If you want to be out and about in Belfast this weekend, there are lots of opportunities to sample the delights of the Festival of Fools and the Cathedral Quarter Arts Festival.
There’s much foolish muppetry all over the city centre. Update - Fri night - Dr Adder already has some photos.
Events in Castlecourt, Cornmarket (Arthur Square) and Rosemary Street from 11am-5pm on Saturday and 1pm-5pm on Sunday.
Particularly recommended would be to catch the very start of OzStar Airlines as they present their First Class In-flight Entertainment in Cornmarket at 2pm on Saturday. If you’re there promptly, you might find another piece of street theatre with Belfast’s Flash Mob Part Deux!
And I love the idea of the (Make Your Own) Misguided Tour “of secret delights and adventures revealed in the nooks and crannies of the Cathedral quarter of Belfast.” The organisers suggest you “bring your digital camera (or your mobile phone if you prefer) and upload your own Misguided Tour later on to a website set up especially for other tour members to share ... SatNav optional” The tour guides start at Cotton Court at 1pm or 4pm, Saturday and Sunday.
Some of the events at CQAF have sold out, so check out the website for ticket availability.
Norman Lovett – a stand-up comic probably better remembered for playing Holly in Red Dwarf) – is appearing in The Duke of York on Saturday night at 8pm.
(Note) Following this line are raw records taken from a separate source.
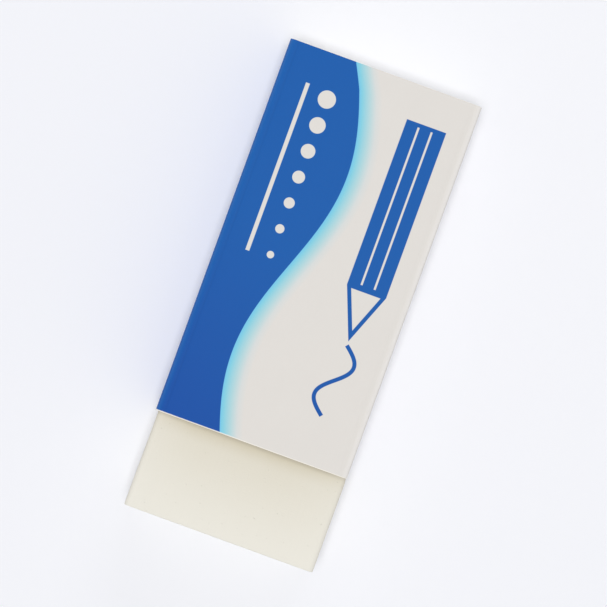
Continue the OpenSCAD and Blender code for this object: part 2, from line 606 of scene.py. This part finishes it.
def printed_face():
    """Coated card printed in blue, read on the piece's own coordinates."""
    finish = Finish("printed_face")
    vector = finish.place()
    across = finish.part(vector, "X") - sleeve_low.x / MM
    along = finish.part(vector, "Y") - sleeve_low.y / MM
    top = finish.part(vector, "Z") > (sleeve_low.z + sleeve_high.z) / 2 / MM
    colour, ink = printed_colours(finish, across, along, top)
    fold_sheen_and_rub, crease = fold_marks(finish, vector)
    # The folds are painted lighter: a painted highlight on the curve, and the coat rubbed thin there
    colour = finish.mix(fold_sheen_and_rub, colour, finish.mix(ink, CARD_SHEEN_AND_RUB, INK_SHEEN_AND_RUB))

    clouds = finish.noise(vector, per_mm=0.35)
    mottle = finish.noise(vector, per_mm=3.0, detail=3.0)
    fibres = finish.noise(finish.stretched(vector, FIBRE_GRAIN), per_mm=6.0)
    shade = 1.0 + clouds * 0.012 + mottle * 0.012 * (0.6 + ink) + fibres * 0.008
    # Painted shade: the groove beside each fold is darkened in the colour, besides its bump
    shade = shade - crease * (ink * CREASE_SHADE_ON_INK + CREASE_SHADE_ON_CARD)
    colour = finish.shaded(colour, shade)

    uneven = finish.noise(vector, per_mm=2.2, detail=3.0) * CORE_UNEVEN
    strip = finish.inside(along - CORE_STRIP + uneven)
    colour = finish.mix(strip, colour, CARD_CORE)

    roughness = 0.52 + ink * 0.06 + mottle * 0.03 + strip * 0.3
    height = fibres * 0.0016 + mottle * 0.0012 - ink * 0.001 - crease * CREASE_DEPTH
    return finish.surface(finish.shader(colour, roughness, height, COAT_SPECULAR))


printed_material = printed_face()
print("material:", printed_material.name, "nodes:", len(printed_material.node_tree.nodes))

# %% [markdown]
# The back of the card isn't coated. It is the bare board, a little greyer and warmer, with its fibres
# showing, and it is seen inside the sleeve once the block is out. The cut edges show the core: pale,
# dull, and torn into short layers by the knife.

# %% Materials: the card's back and its cut edges
BOARD_GRAIN = (1.0, 0.2, 1.0)
FLECK_LEVEL = 0.45


def card_back():
    """Uncoated board, with fibres that lie along the sleeve."""
    finish = Finish("card_back")
    vector = finish.place()
    lying = finish.stretched(vector, BOARD_GRAIN)
    fibres = finish.noise(lying, per_mm=5.0, detail=4.0, roughness=0.6)
    clouds = finish.noise(vector, per_mm=0.5)
    flecks = (finish.noise(lying, per_mm=9.0, detail=1.0) - FLECK_LEVEL).at_least(0.0)
    shade = 1.0 + fibres * 0.05 + clouds * 0.02 - flecks * 0.25
    roughness = 0.86 + fibres * 0.05
    colour = finish.shaded(CARD_BACK, shade)
    return finish.surface(finish.shader(colour, roughness, fibres * 0.006))


def cut_edge():
    """The core of the card where the knife went through, in thin layers."""
    finish = Finish("cut_edge")
    torn = finish.noise(finish.place(), per_mm=7.0, detail=3.0, roughness=0.6)
    shade = 1.0 + torn * 0.06
    roughness = 0.9 + torn * 0.05
    colour = finish.shaded(CARD_CORE, shade)
    return finish.surface(finish.shader(colour, roughness, torn * 0.008))


back_material = card_back()
edge_material = cut_edge()
print("materials:", back_material.name, edge_material.name)

# %% [markdown]
# The sleeve could be modelled as a box with the middle taken out, but then the overlap, the folds and the
# cut edges would each need work of their own. Instead a tree of Geometry Nodes does what the folding
# machine does. It lays out the blank as a thin slab, and then bends it at one crease after another, the
# last crease first, so that each bend carries along all that lies past it. Both steps are Repeat Zones,
# because each panel is the same sum with another width. A panel that nothing holds gives a little between
# its folds, towards the block and unevenly. The two that are glued together stay flat.

# %% Inputs of the sleeve's tree
SLACK_SHARES = {"Flap": 0.0, "Underside": 1.0, "Right side": 1.0, "Top": 1.0, "Left side": 0.0}
SLEEVE_SIZES = {
    "Length": sleeve_size.y * MM,
    "Card thickness": CARD_THICKNESS * MM,
    "Fold radius": FOLD_RADIUS * MM,
    "Slack": 0.022 * MM,
    "Ripple scale": 90.0,
    **{name: width * MM for name, width in PANELS.items()},
}
SLEEVE_COUNTS = {"Panel columns": 14, "Fold columns": 10, "Rows": 60, "Seed": 5}
SLEEVE_FINISHES = {"Printed face": printed_material, "Card back": back_material, "Cut edge": edge_material}
print("inputs:", list(SLEEVE_SIZES) + list(SLEEVE_COUNTS))


# %% A geometry tree with named inputs
class Shape(Bench):
    """A Geometry Nodes tree with named inputs, and what every tree here needs."""

    def __init__(self, name, sizes, counts, materials):
        super().__init__(bpy.data.node_groups.new(name, "GeometryNodeTree"))
        face = self.tree.interface
        face.new_socket("Geometry", in_out="OUTPUT", socket_type="NodeSocketGeometry")
        for kind, names in (("Float", sizes), ("Int", counts), ("Material", materials)):
            for socket_name in names:
                face.new_socket(socket_name, in_out="INPUT", socket_type=f"NodeSocket{kind}")
        self.inputs = self.tree.nodes.new("NodeGroupInput")

    def given(self, name):
        return Wire(self, self.inputs.outputs[name])

    def position(self, axis):
        return self.part(self.node("GeometryNodeInputPosition"), axis)

    def moved(self, geometry, position):
        return self.node("GeometryNodeSetPosition", None, {"Geometry": geometry, "Position": position})

    def chosen(self, index, wires):
        """The wire whose turn it is in a Repeat Zone."""
        made = self.tree.nodes.new("GeometryNodeIndexSwitch")
        made.data_type = "FLOAT"
        while len(made.index_switch_items) < len(wires):
            made.index_switch_items.new()
        self.feed(made.inputs["Index"], index)
        for number, wire in enumerate(wires):
            self.feed(made.inputs[str(number)], wire)
        return Wire(self, made.outputs[0])

    def stored(self, geometry, name, kind, domain, value):
        settings = {"data_type": kind, "domain": domain}
        sockets = {"Geometry": geometry, "Name": name, "Value": value}
        return self.node("GeometryNodeStoreNamedAttribute", settings, sockets)

    def attribute(self, name):
        return self.node("GeometryNodeInputNamedAttribute", {"data_type": "FLOAT"}, {"Name": name})

    def repeat(self, turns, geometry, values, step):
        """A Repeat Zone. step(turn, geometry, values) gives the next geometry and values."""
        start = self.tree.nodes.new("GeometryNodeRepeatInput")
        end = self.tree.nodes.new("GeometryNodeRepeatOutput")
        start.pair_with_output(end)
        for name in values:
            end.repeat_items.new("FLOAT", name)
        self.feed(start.inputs["Iterations"], turns)
        self.feed(start.inputs["Geometry"], geometry)
        for name, value in values.items():
            self.feed(start.inputs[name], value)
        held = {name: Wire(self, start.outputs[name]) for name in values}
        turn = Wire(self, start.outputs["Iteration"])
        geometry, held = step(turn, Wire(self, start.outputs["Geometry"]), held)
        self.feed(end.inputs["Geometry"], geometry)
        for name, value in held.items():
            self.feed(end.inputs[name], value)
        results = {name: Wire(self, end.outputs[name]) for name in values}
        return Wire(self, end.outputs["Geometry"]), results


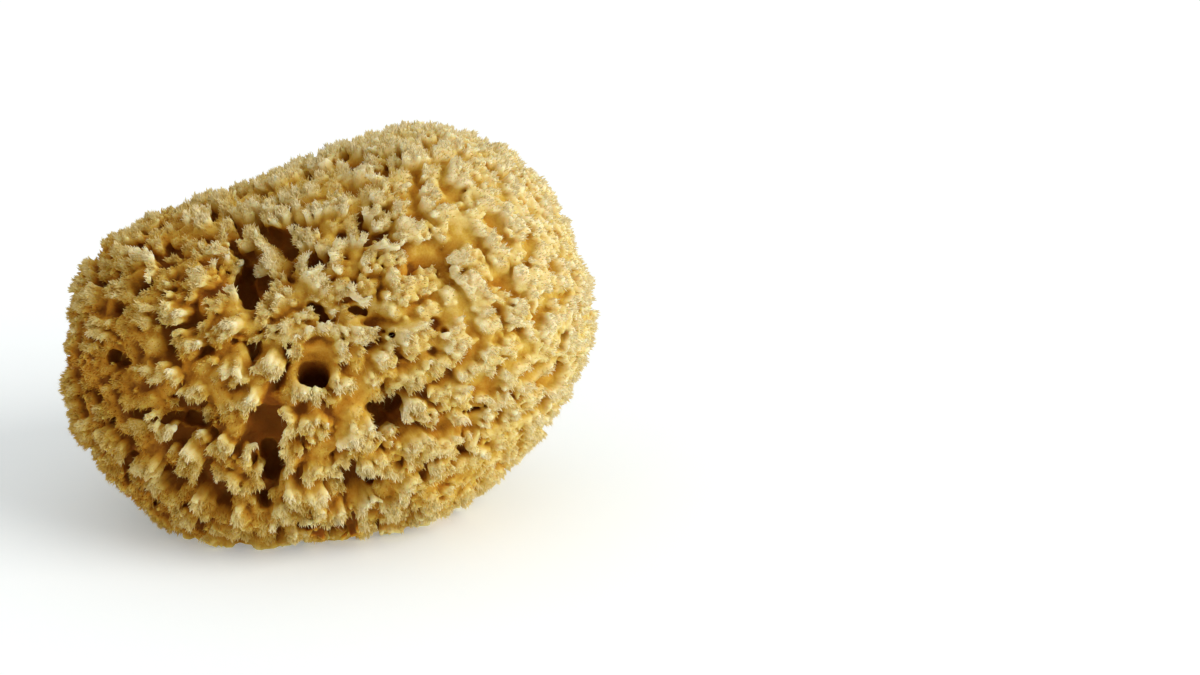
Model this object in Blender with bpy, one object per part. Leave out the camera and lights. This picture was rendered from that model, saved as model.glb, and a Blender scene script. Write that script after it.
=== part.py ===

Two of Stewart Parker’s plays are being performed in the old Northern Bank Branch on Waring Street. A rare opportunity to see his first and last plays, Spokesong and Pentecost. A Belfast-born playwright and poet, Stewart Parker died young. Last Sunday, the Stewart Parker Trust presented the nineteenth annual awards to new Irish playwrights.
Given its name, you’ll not be surprised to discover that Spokesong is focussed on a bicycle shop in Victorian Belfast. Pentecost plays out amongst four people against the backdrop of the Ulster Workers’ Council Strike as they figure out their relationships to each other and the world. If you like your culture in thick chunks, you can get a combination ticket to see both plays on Saturdays until 17 May.
For something wackier, check out Bbeyond’s Public Performance in Lower Garfield Street on Saturday (noon to 2pm) where various performance artists will interact with each other in random and unknown ways for two hours. Baffled? The festival programme claims that “these interactions cannot be planned beforehand, sop artists are working with the present moment, in an improvisatory manner. During these actions-interactions one may experience absurdity and beauty, the discernment resides with the viewer.” Clear?!
You could also join the Annual Trade Union Rally, which should be leaving the Art College (York Street) around noon, and threading its way across to St Georges Market. There’ll be music, food, family entertainment as well as the odd red flag!